The storytelling knows no fear. It's extremely violent, with Harlock likely to shoot first and not even bother asking questions later. It's outlaw morality. Harlock does whatever the hell he wants and doesn't worry about the body count. Matsumoto isn't afraid to show psychologically damaged or suicidal characters, which gives the show a harder edge. There's also stinging condemnation of Earth's government, though I don't know if this was meant to have any real-world parallel or not.
The Mazone play into all kinds of "Elsa She-Vixen of the SS" evil dominatrix stereotypes, which is a laugh. In fact I thought it was a mistake when the show eventually showed male Mazone. It diminished their mystique.
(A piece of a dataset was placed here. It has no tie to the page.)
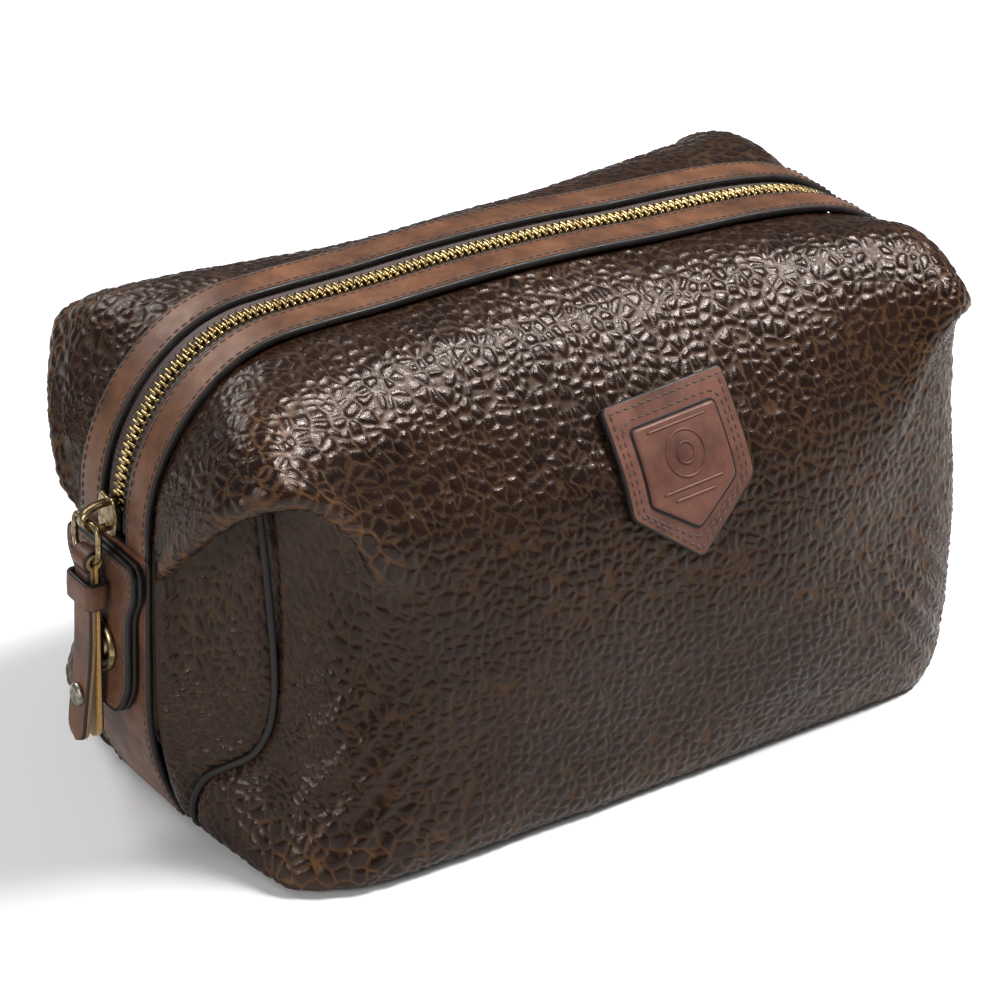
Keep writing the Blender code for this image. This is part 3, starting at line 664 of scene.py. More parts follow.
def pewter():
    look = Look("pewter", metallic=1.0)
    cloud = look.noise(700.0, 3.0)
    colour = look.mix(look.ramp(cloud, 0.35, 0.7), (0.10, 0.095, 0.08), (0.34, 0.32, 0.27))
    roughness = look.ramp(cloud, 0.3, 0.7, 0.45, 0.3)
    return look.finish(colour, roughness, look.bump(look.noise(1500.0), 0.00005, 0.5))


def thread(name, dark, light):
    look = Look(name, roughness=0.7, sheen=0.2)
    twist = look.wave(1500.0, "DIAGONAL")
    return look.finish(look.mix(twist, dark, light), None, look.bump(twist, 0.0001, 0.8))


def suede():
    look = Look("suede", roughness=0.95, sheen=0.4)
    nap = look.noise(1400.0, 5.0, 0.7)
    colour = look.mix(look.ramp(nap, 0.3, 0.7), (0.16, 0.075, 0.012), (0.42, 0.225, 0.045))
    return look.finish(colour, None, look.bump(nap, 0.0004, 0.9))


def floor_look():
    look = Look("floor", roughness=0.75, specular=0.2)
    cloud = look.noise(3.0)
    return look.finish(look.mix(cloud, (0.60, 0.60, 0.60), (0.64, 0.64, 0.64)))


WALL = wall_leather()
STRIP = strip_leather("strip_leather", (0.036, 0.0138, 0.0068), (0.120, 0.050, 0.024))
PATCH = strip_leather("patch_leather", (0.048, 0.018, 0.0125), (0.125, 0.050, 0.035))
EDGE = edge_paint()
TAPE = woven_tape()
LINING = lining_twill()
TEETH = brass("zip_brass", (0.14, 0.095, 0.038), (0.50, 0.37, 0.17))
BRASS = brass("antique_brass", (0.085, 0.060, 0.028), (0.34, 0.26, 0.135))
THREAD = thread("thread", (0.010, 0.006, 0.005), (0.035, 0.018, 0.012))
PATCH_THREAD = thread("patch_thread", (0.020, 0.010, 0.008), (0.075, 0.036, 0.026))
SUEDE = suede()
PEWTER = pewter()


# ---------------------------------------------------------------- walls


def side_name(side):
    return "front" if side < 0 else "back"


def build_wall(side):
    """One long side of the bag with both ends' gussets: grained leather and its lining."""
    label = side_name(side)
    us = evenly(0, LAST, lambda t: wall_grid(t, np.arange(0.5, 8, 1.5)), GRAIN_STEP)
    vs = evenly(0, BASE, lambda t: np.moveaxis(wall_grid(np.arange(3.0, 12, 1.5), t), 1, 0), GRAIN_STEP)
    drawn = wall_grid(us, vs, side)
    plain, normals = drawn * (1, -side, 1), grid_normals(drawn) * (1, -side, 1)
    v = np.broadcast_to(vs, plain.shape[:2])
    ends = from_ends(us, v)
    lip = lip_row(ends)
    height, crease, cell, tight = grain(plain, v, lip)
    for end, _ in ENDS:
        gap = nearest(plain, seam_points(end, side)[0], PIPING_REACH)
        height = height * smooth(gap, 0.4, 3.0) - 1.5 * (1 - smooth(gap, 0.0, 4.5))
    tucked = 1 - smooth(np.minimum(v, ends), 0.0, TUCK_ROWS)
    lift = (height - 0.3) * (1 - tucked) - 0.4 * tucked + sag(plain, v) + overhang(ends, v, lip, plain)
    floor_near = 1 - smooth(plain[..., 2], 0.0, 2.0)
    outer = plain + normals * lift[..., None]
    outer[..., 2] = np.maximum(outer[..., 2], 0.05 * (1 - floor_near))
    columns, rows = plain.shape[:2]
    item = new_object(f"{label}_wall", outer, grid_faces(columns, rows, flip=side > 0), [WALL])
    paint(item, crease=crease * (1 - tucked), cell=cell, tight=tight)
    nodes = [f"{label}_panel", f"{label}_flap"]
    nodes += [f"{label}_{end}_{kind}" for end in ("left", "right") for kind in ("shoulder", "gusset")]
    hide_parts(*nodes)
    weight_root_to_flap(item, side)
    coarse_u, coarse_v = us[::6], vs[::4]
    inner = wall_grid(coarse_u, coarse_v, side)
    inward = grid_normals(inner)
    ends = from_ends(coarse_u, coarse_v)
    hollow = np.minimum(overhang(ends, coarse_v, lip_row(ends), inner), 0)
    inner = (inner - inward * (LEATHER + LINING_GAP - 1.1 * hollow)[..., None]) * (1, -side, 1)
    inner[..., 0] = np.clip(inner[..., 0], -LINING_REACH, LINING_REACH)
    inner[..., 2] = np.maximum(inner[..., 2], 2.6)
    lining = new_object(f"{label}_inside", inner, grid_faces(*inner.shape[:2], flip=side < 0), [LINING])
    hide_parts(f"{label}_lining")
    weight_root_to_flap(lining, side)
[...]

We'd already seen that they're plants which don't reproduce like we do, so why should they have our gender divisions in the first place? However it's possible that I was wrong and that those aren't Mazone. Subject races like the Tokargans are also part of the fleet's caravan.
Overall, this show has some heartrending episodes but never connects its story arc to its characters. Sometimes things move forward satisfactorily, but half of the show (unfortunately coming in a big block around the middle of the run) kinda stagnates. Also Matsumoto handles impersonal space fleets and battle strategy about as well as you can handle that kind of thing, says someone who's emphatically not a fan. Nevertheless it is a good show. I've grumbled about it, but it has some individual episodes as powerful as anything I've seen in anime. The ending is great, with even an unresolved teaser about Queen Lafresia, and I loved Mayu. It's also uniquely ambitious, doing things with camera angles, animation technique and sheer chutzpah that would be astonishing in any animated series, let alone one from 1978. Sometimes it's deliberately cartoonish, but it's always pushing the boundaries. Not always a successful series, but in its own way an astonishing one.